WRITTEN PROBLEM:
Repeat the whole listing below, word for word.

+--

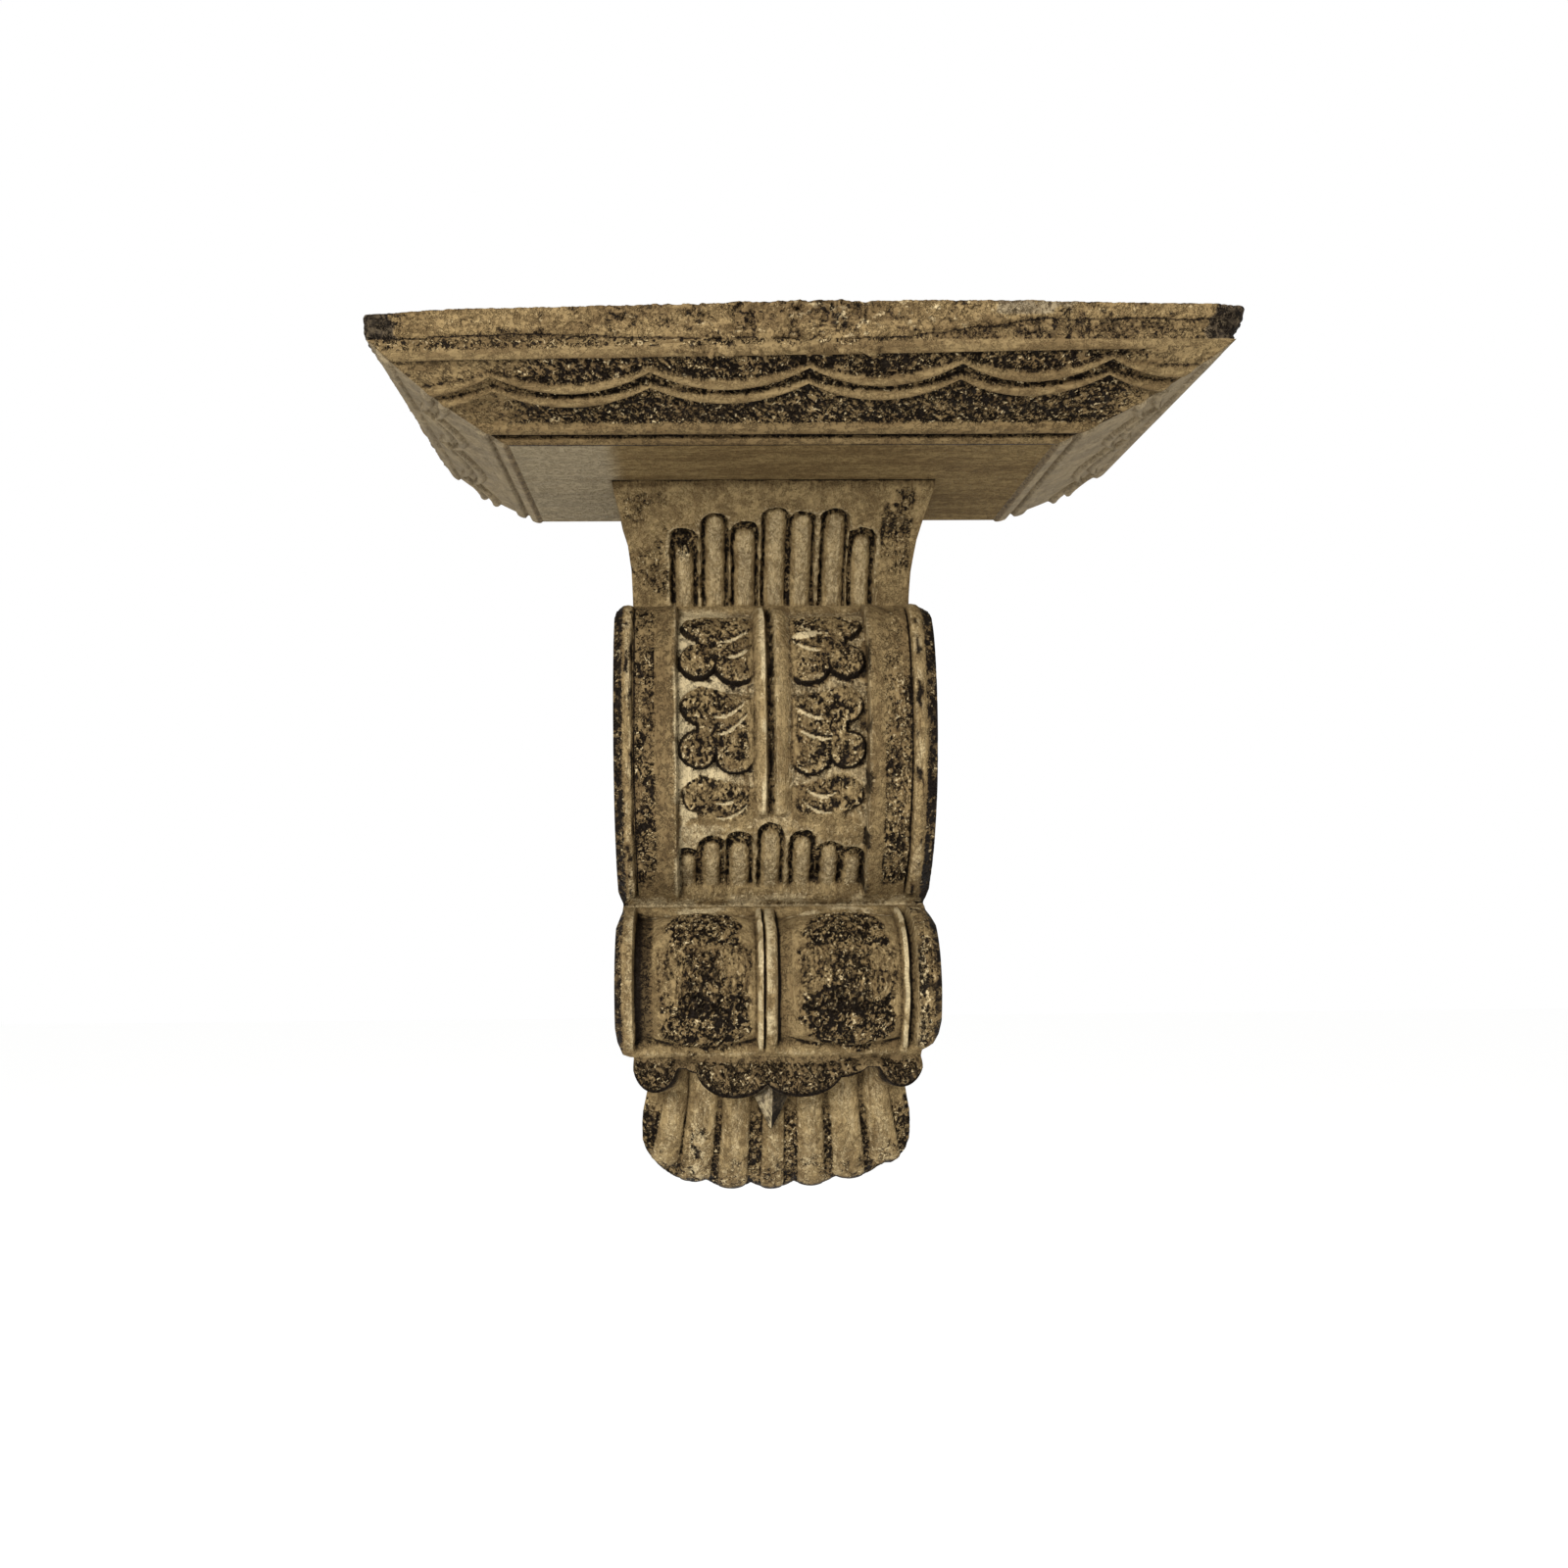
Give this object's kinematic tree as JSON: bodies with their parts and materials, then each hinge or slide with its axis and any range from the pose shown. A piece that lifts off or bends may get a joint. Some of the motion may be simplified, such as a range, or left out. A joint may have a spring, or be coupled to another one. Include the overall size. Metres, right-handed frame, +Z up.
{
  "type": "corbel shelf",
  "caption": "Carved wooden wall shelf: a moulded board with swags, carried by a scrolled corbel with reeds, leaves and a fan-shaped end.",
  "frame": {"origin": "middle of the corbel's flat back, on the wall plane", "axes": "+Z up, +Y into the wall, so the object stands out towards -Y; +X to the viewer's right"},
  "size_m": [0.3051, 0.1641, 0.3319],
  "materials": {
    "corbel_paint": "khaki-beige wash rubbed over dark brown, matt",
    "shelf_paint": "khaki-beige wash rubbed over dark brown, matt, worn ochre edge"
  },
  "bodies": {
    "root": {"corbel": "corbel_paint", "shelf": "shelf_paint"}
  },
  "joints": []
}
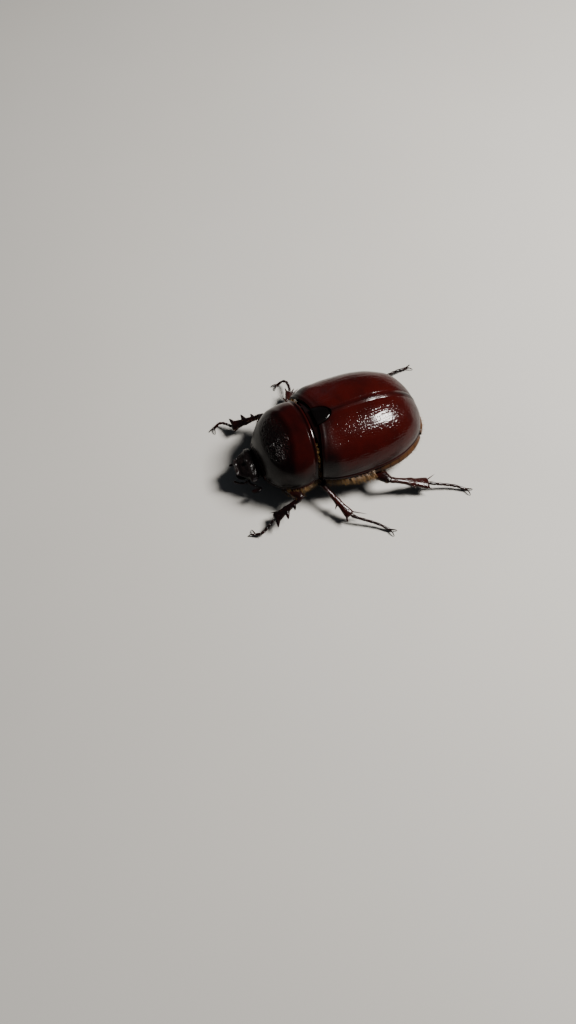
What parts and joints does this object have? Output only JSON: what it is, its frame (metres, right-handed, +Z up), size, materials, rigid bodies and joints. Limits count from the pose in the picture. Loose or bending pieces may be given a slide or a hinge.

+--

EXERCISE OUTPUT:
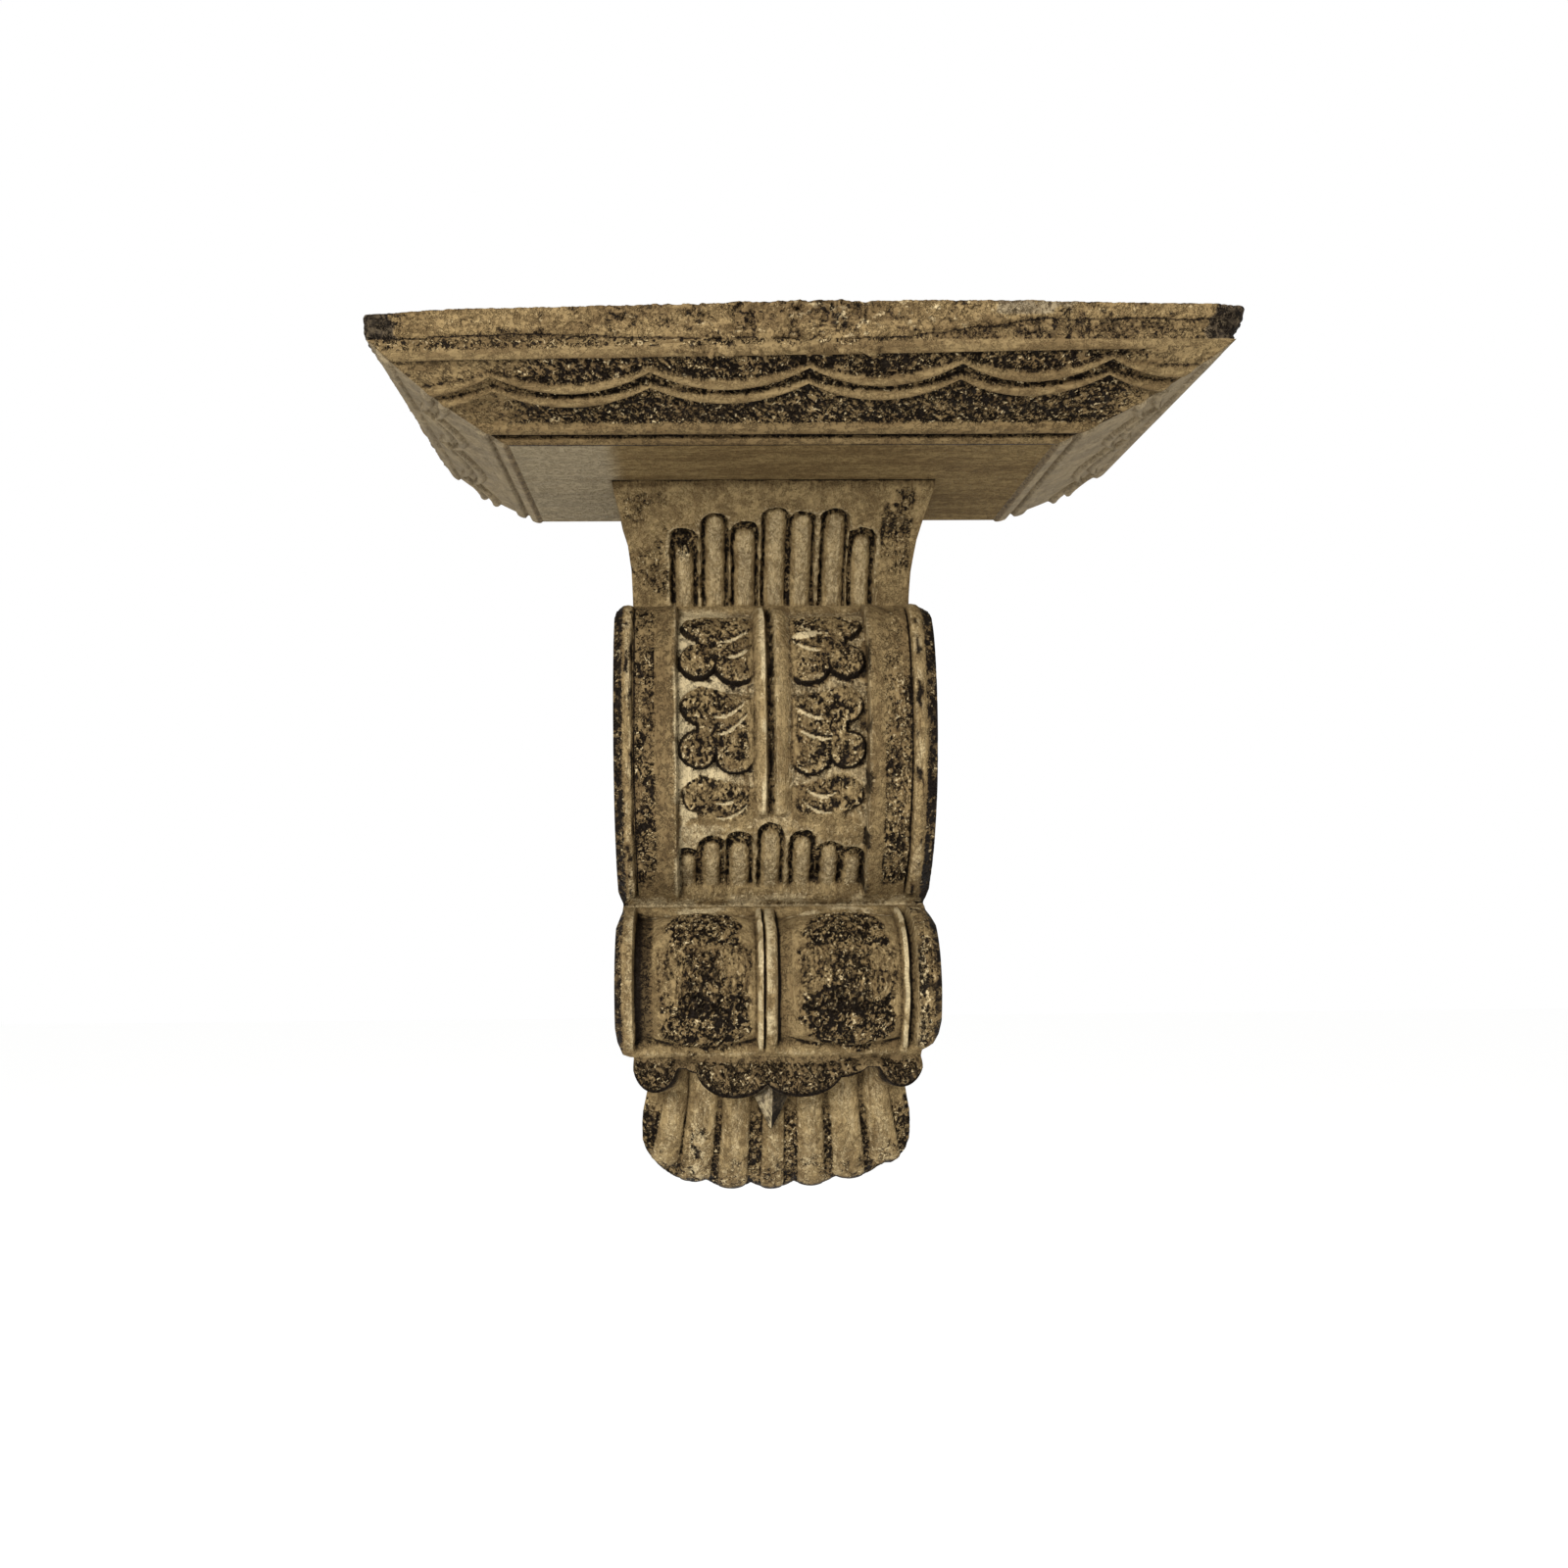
Give this object's kinematic tree as JSON: bodies with their parts and materials, then each hinge or slide with its axis and any range from the pose shown. A piece that lifts off or bends may get a joint. Some of the motion may be simplified, such as a range, or left out. A joint may have a spring, or be coupled to another one. Include the overall size. Metres, right-handed frame, +Z up.
{
  "type": "corbel shelf",
  "caption": "Carved wooden wall shelf: a moulded board with swags, carried by a scrolled corbel with reeds, leaves and a fan-shaped end.",
  "frame": {"origin": "middle of the corbel's flat back, on the wall plane", "axes": "+Z up, +Y into the wall, so the object stands out towards -Y; +X to the viewer's right"},
  "size_m": [0.3051, 0.1641, 0.3319],
  "materials": {
    "corbel_paint": "khaki-beige wash rubbed over dark brown, matt",
    "shelf_paint": "khaki-beige wash rubbed over dark brown, matt, worn ochre edge"
  },
  "bodies": {
    "root": {"corbel": "corbel_paint", "shelf": "shelf_paint"}
  },
  "joints": []
}
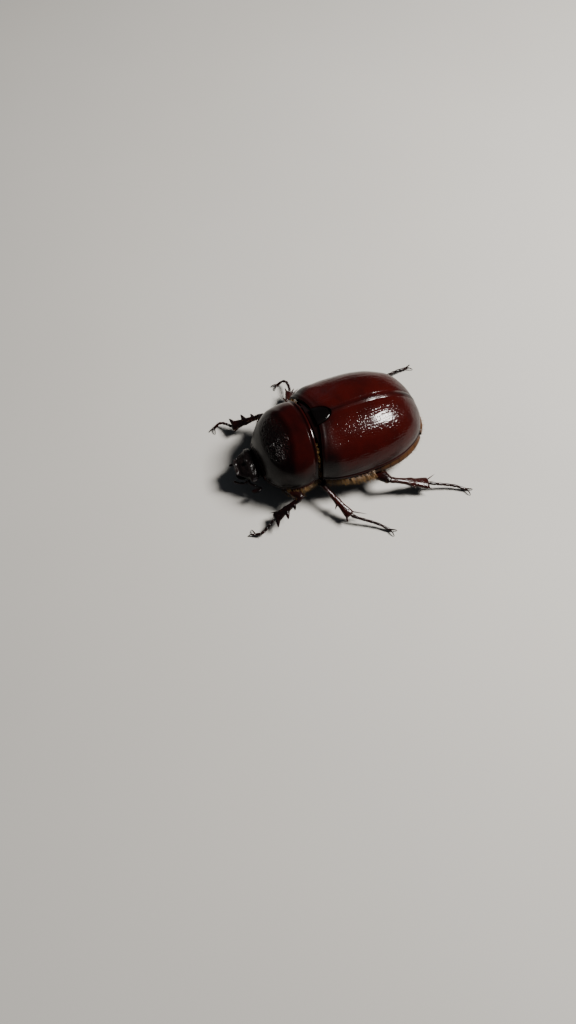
What parts and joints does this object have? Output only JSON: what it is, its frame (metres, right-handed, +Z up), size, materials, rigid bodies and joints. Limits count from the pose in the picture. Loose or bending pieces may be given a slide or a hinge.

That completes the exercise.